前两种说法带有明显的正义战胜邪恶的主观主义说教,显然是出自胜利者黄帝之后代编纂的缘故,至于第三种说法,目前也只是推测。但归根结底,黄帝和蚩尤的大战,无外乎是新石器时代晚期不同部族争夺生存资源的真实写照。

事实上,后世关于涿鹿之战的记载中,都有天灾的描述。如《山海经》中“蚩尤请风伯雨师”,“黄帝令应龙蓄水,请天女魃止雨”,“故下数旱,旱而为应龙之状,乃得大雨”。苗族《蚩尤神话》中则有:“黄龙公(黄帝)兵将所到之处,雷雨大作,河水泛滥”。

上古先民把他们所遭受的特大旱涝灾害,当成了黄帝和蚩尤双方施法所致,并镌刻成记忆代代相传。根据中科院院士竺可桢绘制的中国近五千年来气候变迁曲线可知,在公元前3000年前后出现了“仰韶温暖期”,导致短暂的气候失常,其结果是引发洪灾和旱灾。

这才是黄帝和蚩尤爆发涿鹿之战的真实原因。

那么,涿鹿又在哪里呢?

司马迁在《史记》中曾提到:“余尝西至空桐,北过涿鹿”,由于汉代全国只有一个涿鹿县,即今天的河北桑干河下游的张家口市涿鹿县,所以,黄帝战蚩尤的交战地在河北涿鹿就成了多数人的共识。

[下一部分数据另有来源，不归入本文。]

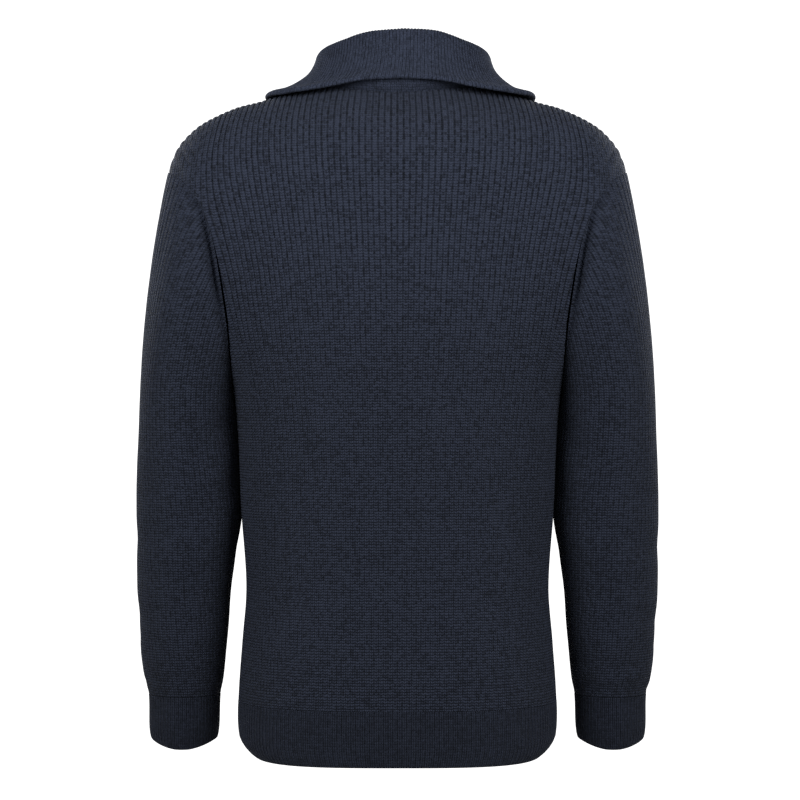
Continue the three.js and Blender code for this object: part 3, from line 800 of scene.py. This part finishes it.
sleeveKnit = {
    **knitWall,
    "slot": "body_knit",
    "look": "sleeve_knit",
    "lift": 0.7,  # the sleeve's head comes out level with the body's ribs, and this far down
    "liftLong": 50,
    "ribs": rows("down half", (0, 34.5), (1, 34.5), (2, 27)),
    "steady": 22,
    "outerColumns": 78,
    "ridge": rows("down high", (0, 0.8), (0.15, 0.9), (0.5, 0.75), (1.3, 0.55), (1.9, 0.45)),
    "course": 2.7,
    "low": 0.7,
    "rolls": (1.2, 0.3),
    "fold": {"deep": 11, "at": 4, "wide": 8, "from": (1.22, 1.52), "to": (1.72, 1.94)},
    "bands": rows("z wide much", (-603, 3.4, 0.4), (-612, 3.2, 0.5)),
    "calmCuff": 7,
    "calmUnder": 20,
    "shift": 9,  # how much lower the right sleeve's creases lie
    "creases": creaseRows(
        (60, -452, 12, 52, 13, -2.0, 8),
        (66, -492, -10, 46, 11, -1.7, -6),
        (44, -530, 16, 50, 12, -1.6, 7),
        (20, -560, -14, 44, 11, -1.2, 5),
        (78, -400, 20, 46, 14, -1.6, 8),
        (118, -360, 32, 60, 15, -2.0, 10),
        (120, -420, 24, 54, 13, -1.8, 8),
        (96, -575, 10, 40, 10, -1.4, 4),
        (40, -597, -6, 24, 5, -1.5, 3),
        (82, -599, 8, 20, 5, -1.7, -3),
        (62, -588, 4, 26, 5, 1.0, 2),
        (104, -592, -10, 20, 5, -1.4, 2),
        (18, -603, 5, 18, 4, -1.1, 0),
        (-50, -440, 168, 54, 14, -2.2, 8),
        (-62, -478, 190, 52, 12, -2.6, -8),
        (-40, -512, 170, 48, 12, -2.0, 7),
        (-70, -545, 186, 46, 11, -1.6, -5),
        (-110, -392, 150, 58, 15, -1.8, 9),
        (-16, -330, 100, 70, 22, -1.2, 6),
        (30, -300, 70, 80, 24, -1.0, -6)),
}
cuffKnit = {
    **sleeveKnit,
    "slot": "rib_knit",
    "look": "rib_knit",
    "lift": 0,
    "ribs": rows("down half", (2, 29.5), (3, 29.5)),
    "steady": 29,
    "outerColumns": 3,
    "ridge": rows("down high", (2, 0.65), (3, 0.6)),
    "low": 0.85,
    "rolls": (0.3, 2.4),
    "bands": [],
    "creases": [],
}


def sleeveTube(name, node, side, downs, knit):
    strips = []
    for down in downs:
        count = float(column(knit["ribs"], "half", down))
        half = halfColumns(knit, count)
        turn = bothWays(turnsAt(half / count, down))
        strips.append((sleevePoint(turn, down), bothWays(half), turn))
    mid, wale, turns = gathered(strips)
    normal = normalsOf(mid, centreOf(mid), np.array([1, 0, 0]), closed=True)
    length, across = measured(mid)
    high = column(knit["ridge"], "high", np.array(downs)[:, None] + 0 * wale)
    level = mid[..., 2]
    high = high * (1 + 0.09 * waver(across / 39, level / 53, 7 + side))
    edge = rolledAll((length, knit["rolls"][0]), (length[-1] - length, knit["rolls"][1]))
    reach = lerp(knit["low"], heightOf(wale, high, knit, level), edge)
    reach = reach + knit["lift"] * (1 - ease(length, 0, knit["liftLong"]))
    size, area = flatSize(length, across), areaOf(mid)
    calm = ease(length, 0, knit["calm"]) * ease(length[-1] - length, 0, knit["calmCuff"])
    calm = calm * ease(across.max(1)[:, None] - np.abs(across), 0, knit["calmUnder"])
    shift = knit["shift"] if side < 0 else 0
    mid = moved(mid, normal, creased(across, level + shift, knit["creases"]) * calm)
    if downs[0] == 0:
        up = 2 - np.abs(turns) / 180
        mid[..., 1] -= np.sign(turns) * valleyAt(up, length)
        fold = knit["fold"]
        sunk = ease(up, *fold["from"]) * (1 - ease(up, *fold["to"])) * ease(length, 0, fold["at"])
        sunk = fold["deep"] * sunk * np.exp(-(np.maximum(length - fold["at"], 0) / fold["wide"]) ** 2)
        mid = moved(mid, normal, -sunk)
    outer, inner = moved(mid, normal, reach), moved(mid, normal, knit["inside"])
    for points in (outer, inner):
        points[..., 0] *= side
    cloth = clothMesh(name, outer, inner, wale, (level.max() - level) / knit["course"], closed=True)
    declare(cloth, node, knit["slot"], knit["look"])


sleeveDowns = addRows(spread(0, 0.6, 26) + spread(0.6, 1, 14) + spread(1, 1.9, 32) + spread(1.9, 1.999, 6),
                      [0.002, 0.005, 0.011])
cuffDowns = addRows(spread(2, 3, 8), [0.008, 0.02, 0.045])
for hand, side in (("Left", 1), ("Right", -1)):
    sleeveTube("sleeve" + hand, "sleeve_" + hand.lower(), side, sleeveDowns, sleeveKnit)
    sleeveTube("cuff" + hand, "cuff_" + hand.lower(), side, cuffDowns, cuffKnit)
print("sleeves and cuffs made")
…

但这就带来一个非常大的困惑,河北涿鹿距伊洛河的黄帝都邑距离超过了1600里,在河南的黄帝和在山东的蚩尤,为什么要绕道千里之外的河北进行决战?

唯一的解释只有一个:涿鹿之战的交战地并非涿鹿县。因为公元前3000年左右的涿鹿一带,其生存环境远逊于中原农耕地区,新石器时代的黄帝和蚩尤部族是否具备千里行军的后勤补给能力另当别论,单就双方争夺的战略目标而言,河北涿鹿既非适宜的居住地,也非制霸诸侯的要地,更非出产盐铜等战略资源的地方。

于是,著名考古专家张忠培提出了全新的命题:“涿鹿之战”真实含义是“群雄逐鹿河洛”。所谓“鹿”即麋鹿,寓意对中原农耕区的统治地位。

果然,在河南巩义双槐树遗址北斗九星遗迹上端的北极位置附近,考古专家发现了一头首向南并朝着门道的完整麋鹿骨架,麋鹿所在的北极方位,又相当于地中,正寓意着天命王权。

黄帝和蚩尤对河洛地区的争夺,才是涿鹿之战的真实写照,而交战地在中原而非河北,也符合“黄帝与蚩尤作战,九战九败,归于太山(指泰山),遇一妇人,人首鸟形,自称玄女,教授黄帝取胜之法”的历史记载,最终,在山东大汶口文化的少皞部落帮助下,黄帝击败了蚩尤。